Provided records:
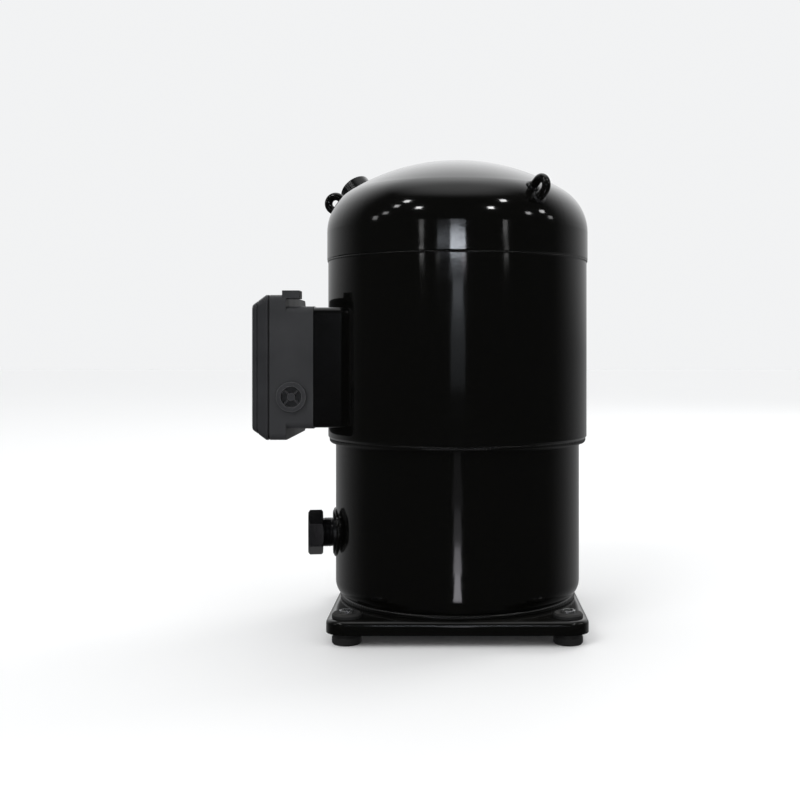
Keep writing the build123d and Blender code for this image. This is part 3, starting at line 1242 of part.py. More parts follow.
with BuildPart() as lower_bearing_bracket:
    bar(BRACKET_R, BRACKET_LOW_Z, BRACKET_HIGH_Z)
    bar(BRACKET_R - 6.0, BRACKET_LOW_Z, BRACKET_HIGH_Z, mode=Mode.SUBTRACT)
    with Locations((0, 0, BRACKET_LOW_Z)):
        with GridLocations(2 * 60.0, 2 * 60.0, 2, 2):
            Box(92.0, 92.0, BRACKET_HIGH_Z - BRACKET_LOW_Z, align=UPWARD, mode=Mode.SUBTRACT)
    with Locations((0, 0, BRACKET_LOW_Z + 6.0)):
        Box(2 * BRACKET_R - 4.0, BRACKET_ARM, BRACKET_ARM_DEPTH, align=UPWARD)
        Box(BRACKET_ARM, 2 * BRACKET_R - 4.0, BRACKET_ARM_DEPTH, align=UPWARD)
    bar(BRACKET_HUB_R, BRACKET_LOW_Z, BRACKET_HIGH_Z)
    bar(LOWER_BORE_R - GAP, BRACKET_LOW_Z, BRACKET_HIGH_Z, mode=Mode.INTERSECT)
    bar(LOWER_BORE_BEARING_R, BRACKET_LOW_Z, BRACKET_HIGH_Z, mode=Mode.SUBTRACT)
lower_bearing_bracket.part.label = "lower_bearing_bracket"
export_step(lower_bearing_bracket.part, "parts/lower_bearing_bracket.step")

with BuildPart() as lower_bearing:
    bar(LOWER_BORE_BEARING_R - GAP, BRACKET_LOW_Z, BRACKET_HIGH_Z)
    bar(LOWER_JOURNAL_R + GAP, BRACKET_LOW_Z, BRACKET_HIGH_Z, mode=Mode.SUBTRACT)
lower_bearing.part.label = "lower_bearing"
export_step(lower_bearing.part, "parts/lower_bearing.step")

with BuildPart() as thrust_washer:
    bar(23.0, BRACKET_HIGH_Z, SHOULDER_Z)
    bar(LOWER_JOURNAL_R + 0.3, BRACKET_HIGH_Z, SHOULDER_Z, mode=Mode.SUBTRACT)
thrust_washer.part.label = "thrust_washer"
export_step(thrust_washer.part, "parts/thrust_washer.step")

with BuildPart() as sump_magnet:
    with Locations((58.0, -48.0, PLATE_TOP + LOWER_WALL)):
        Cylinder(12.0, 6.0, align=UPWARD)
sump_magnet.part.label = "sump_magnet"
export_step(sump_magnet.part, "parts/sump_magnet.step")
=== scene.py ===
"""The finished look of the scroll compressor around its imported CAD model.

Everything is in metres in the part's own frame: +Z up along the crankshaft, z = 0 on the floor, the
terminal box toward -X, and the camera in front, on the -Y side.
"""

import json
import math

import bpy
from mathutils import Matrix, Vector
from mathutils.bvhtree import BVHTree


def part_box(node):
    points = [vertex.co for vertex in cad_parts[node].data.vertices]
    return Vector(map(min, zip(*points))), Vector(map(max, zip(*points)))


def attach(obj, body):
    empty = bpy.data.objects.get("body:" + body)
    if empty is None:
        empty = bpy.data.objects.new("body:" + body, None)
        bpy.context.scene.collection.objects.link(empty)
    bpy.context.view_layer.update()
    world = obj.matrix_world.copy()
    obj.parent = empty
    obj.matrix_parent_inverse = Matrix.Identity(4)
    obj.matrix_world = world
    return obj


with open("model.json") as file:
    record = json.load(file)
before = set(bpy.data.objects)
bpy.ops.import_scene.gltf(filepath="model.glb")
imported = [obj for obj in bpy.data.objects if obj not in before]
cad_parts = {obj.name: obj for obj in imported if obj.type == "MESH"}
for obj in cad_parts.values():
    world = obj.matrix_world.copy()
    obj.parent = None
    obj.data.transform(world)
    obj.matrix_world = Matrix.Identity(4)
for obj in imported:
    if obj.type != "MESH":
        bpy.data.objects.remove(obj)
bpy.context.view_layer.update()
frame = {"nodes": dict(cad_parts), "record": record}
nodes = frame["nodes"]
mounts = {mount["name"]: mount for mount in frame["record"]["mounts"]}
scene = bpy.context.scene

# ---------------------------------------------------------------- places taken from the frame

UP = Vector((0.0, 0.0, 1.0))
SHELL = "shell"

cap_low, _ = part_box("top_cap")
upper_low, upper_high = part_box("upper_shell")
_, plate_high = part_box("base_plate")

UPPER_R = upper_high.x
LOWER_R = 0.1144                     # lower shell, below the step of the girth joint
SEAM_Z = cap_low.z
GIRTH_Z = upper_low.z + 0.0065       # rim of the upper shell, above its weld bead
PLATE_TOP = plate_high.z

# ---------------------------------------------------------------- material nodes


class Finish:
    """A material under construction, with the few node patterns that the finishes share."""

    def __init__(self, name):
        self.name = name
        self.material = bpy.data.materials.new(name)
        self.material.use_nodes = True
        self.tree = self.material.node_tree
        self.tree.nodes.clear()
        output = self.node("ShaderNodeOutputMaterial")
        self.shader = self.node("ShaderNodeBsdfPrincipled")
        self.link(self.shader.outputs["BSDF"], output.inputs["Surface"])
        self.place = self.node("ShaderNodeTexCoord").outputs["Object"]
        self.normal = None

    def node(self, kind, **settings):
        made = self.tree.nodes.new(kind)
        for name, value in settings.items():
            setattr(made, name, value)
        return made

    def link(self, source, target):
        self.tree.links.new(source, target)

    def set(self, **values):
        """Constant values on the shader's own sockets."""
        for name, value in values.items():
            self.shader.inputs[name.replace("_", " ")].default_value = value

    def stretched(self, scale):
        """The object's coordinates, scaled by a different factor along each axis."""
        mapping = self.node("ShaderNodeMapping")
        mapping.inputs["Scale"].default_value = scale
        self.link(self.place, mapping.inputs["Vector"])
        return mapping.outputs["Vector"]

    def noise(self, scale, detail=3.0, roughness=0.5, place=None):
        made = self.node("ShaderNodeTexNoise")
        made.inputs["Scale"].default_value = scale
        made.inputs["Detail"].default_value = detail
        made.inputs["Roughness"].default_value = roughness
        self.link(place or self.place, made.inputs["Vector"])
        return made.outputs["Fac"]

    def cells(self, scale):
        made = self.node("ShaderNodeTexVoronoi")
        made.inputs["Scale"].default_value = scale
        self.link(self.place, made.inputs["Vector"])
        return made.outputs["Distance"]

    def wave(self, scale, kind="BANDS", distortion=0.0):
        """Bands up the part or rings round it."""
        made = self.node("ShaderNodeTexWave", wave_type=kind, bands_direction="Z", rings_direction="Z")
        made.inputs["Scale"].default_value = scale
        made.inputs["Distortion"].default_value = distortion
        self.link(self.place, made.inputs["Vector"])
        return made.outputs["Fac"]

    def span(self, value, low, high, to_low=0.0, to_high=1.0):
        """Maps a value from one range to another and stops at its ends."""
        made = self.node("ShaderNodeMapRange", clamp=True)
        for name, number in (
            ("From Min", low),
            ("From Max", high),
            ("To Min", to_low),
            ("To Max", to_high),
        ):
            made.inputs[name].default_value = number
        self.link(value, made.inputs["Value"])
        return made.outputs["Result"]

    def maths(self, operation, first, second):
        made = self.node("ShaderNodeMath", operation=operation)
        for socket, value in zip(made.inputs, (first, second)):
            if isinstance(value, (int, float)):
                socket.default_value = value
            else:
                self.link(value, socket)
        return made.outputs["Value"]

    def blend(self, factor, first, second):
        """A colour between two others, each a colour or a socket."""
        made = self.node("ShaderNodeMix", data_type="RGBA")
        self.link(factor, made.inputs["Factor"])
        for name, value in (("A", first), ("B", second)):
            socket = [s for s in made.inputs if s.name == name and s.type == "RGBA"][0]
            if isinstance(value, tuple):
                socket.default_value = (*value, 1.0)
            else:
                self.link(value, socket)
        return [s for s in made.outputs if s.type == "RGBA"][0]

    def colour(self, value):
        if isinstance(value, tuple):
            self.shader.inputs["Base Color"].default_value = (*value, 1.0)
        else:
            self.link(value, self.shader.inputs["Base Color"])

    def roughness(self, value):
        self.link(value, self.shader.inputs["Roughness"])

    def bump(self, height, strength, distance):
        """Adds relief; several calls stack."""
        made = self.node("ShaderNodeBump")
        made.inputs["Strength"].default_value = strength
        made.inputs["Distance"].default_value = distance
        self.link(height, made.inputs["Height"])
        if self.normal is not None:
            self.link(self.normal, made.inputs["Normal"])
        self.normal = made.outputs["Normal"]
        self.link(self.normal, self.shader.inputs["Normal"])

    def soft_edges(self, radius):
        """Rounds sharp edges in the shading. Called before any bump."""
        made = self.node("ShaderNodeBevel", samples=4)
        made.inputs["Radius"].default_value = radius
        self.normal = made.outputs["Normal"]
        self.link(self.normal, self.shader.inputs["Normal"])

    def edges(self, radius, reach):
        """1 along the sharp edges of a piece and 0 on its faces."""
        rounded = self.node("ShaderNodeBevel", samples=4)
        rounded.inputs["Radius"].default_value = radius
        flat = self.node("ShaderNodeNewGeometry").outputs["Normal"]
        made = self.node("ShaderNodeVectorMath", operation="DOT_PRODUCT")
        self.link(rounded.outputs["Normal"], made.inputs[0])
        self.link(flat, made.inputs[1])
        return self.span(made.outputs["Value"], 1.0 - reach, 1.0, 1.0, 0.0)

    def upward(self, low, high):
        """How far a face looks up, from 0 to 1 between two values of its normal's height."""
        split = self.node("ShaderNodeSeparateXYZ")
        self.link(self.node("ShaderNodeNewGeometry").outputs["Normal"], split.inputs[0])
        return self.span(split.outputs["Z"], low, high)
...
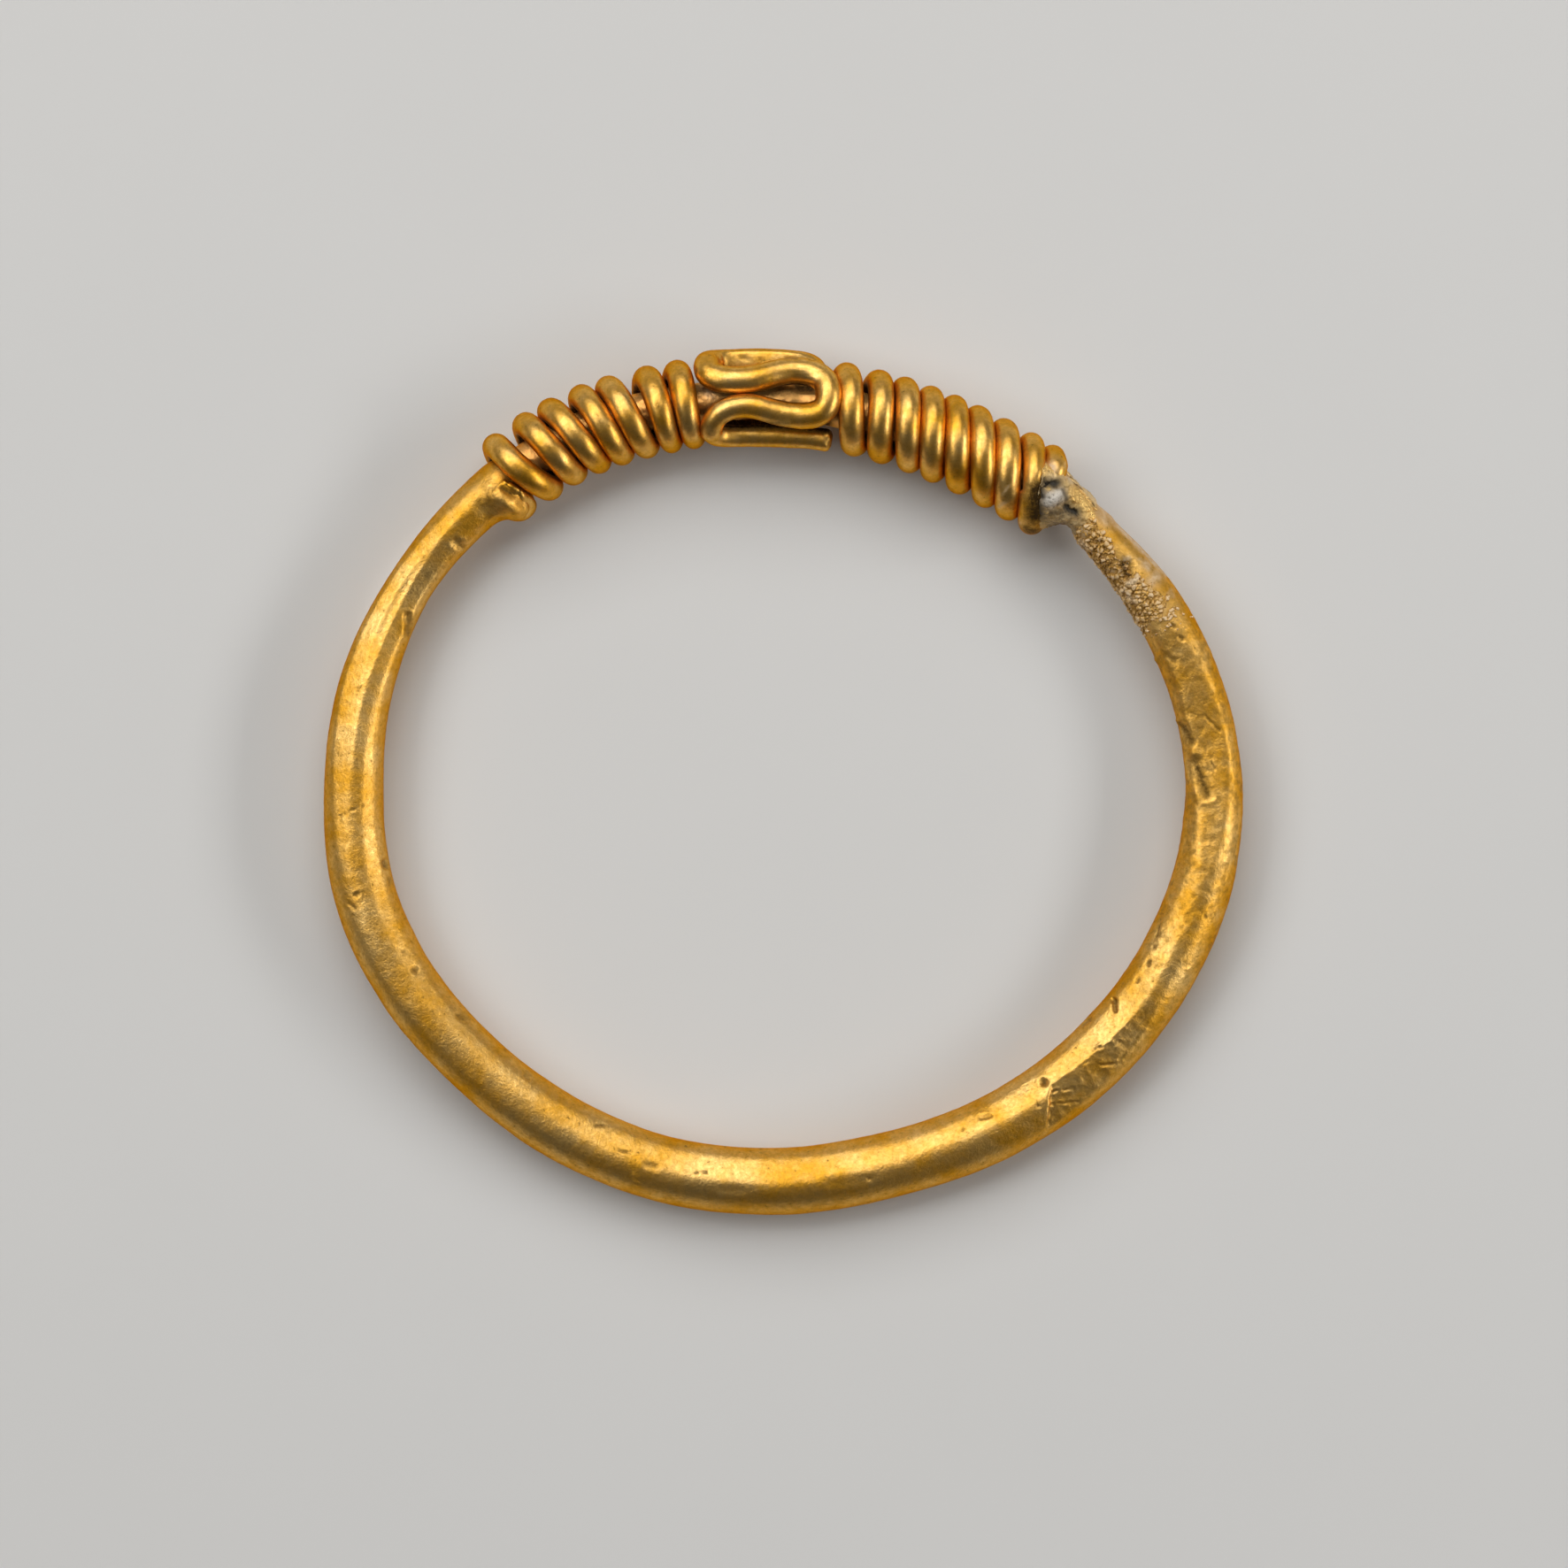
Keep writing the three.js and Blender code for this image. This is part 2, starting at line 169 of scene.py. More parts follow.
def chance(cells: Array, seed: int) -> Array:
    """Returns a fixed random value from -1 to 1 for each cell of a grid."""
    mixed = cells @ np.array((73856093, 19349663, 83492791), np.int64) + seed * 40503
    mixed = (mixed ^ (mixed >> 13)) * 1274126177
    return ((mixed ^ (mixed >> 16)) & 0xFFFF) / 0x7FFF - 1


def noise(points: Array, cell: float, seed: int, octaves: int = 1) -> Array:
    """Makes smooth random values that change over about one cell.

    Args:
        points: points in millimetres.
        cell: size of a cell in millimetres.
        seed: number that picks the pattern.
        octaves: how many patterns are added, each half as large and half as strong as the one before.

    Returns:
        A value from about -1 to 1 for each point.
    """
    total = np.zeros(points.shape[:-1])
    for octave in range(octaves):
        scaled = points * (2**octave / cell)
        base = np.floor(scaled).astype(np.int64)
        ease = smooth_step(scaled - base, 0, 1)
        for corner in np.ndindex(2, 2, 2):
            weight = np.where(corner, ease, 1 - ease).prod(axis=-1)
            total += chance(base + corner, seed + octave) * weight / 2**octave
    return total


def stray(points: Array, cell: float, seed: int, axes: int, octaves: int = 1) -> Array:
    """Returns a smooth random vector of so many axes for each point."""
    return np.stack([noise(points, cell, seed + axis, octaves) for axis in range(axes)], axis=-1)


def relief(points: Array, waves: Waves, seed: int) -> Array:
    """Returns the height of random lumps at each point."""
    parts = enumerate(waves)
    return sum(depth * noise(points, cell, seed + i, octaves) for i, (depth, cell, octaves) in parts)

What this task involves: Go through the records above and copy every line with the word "More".

Response to the task:
Keep writing the build123d and Blender code for this image. This is part 3, starting at line 1242 of part.py. More parts follow.
Keep writing the three.js and Blender code for this image. This is part 2, starting at line 169 of scene.py. More parts follow.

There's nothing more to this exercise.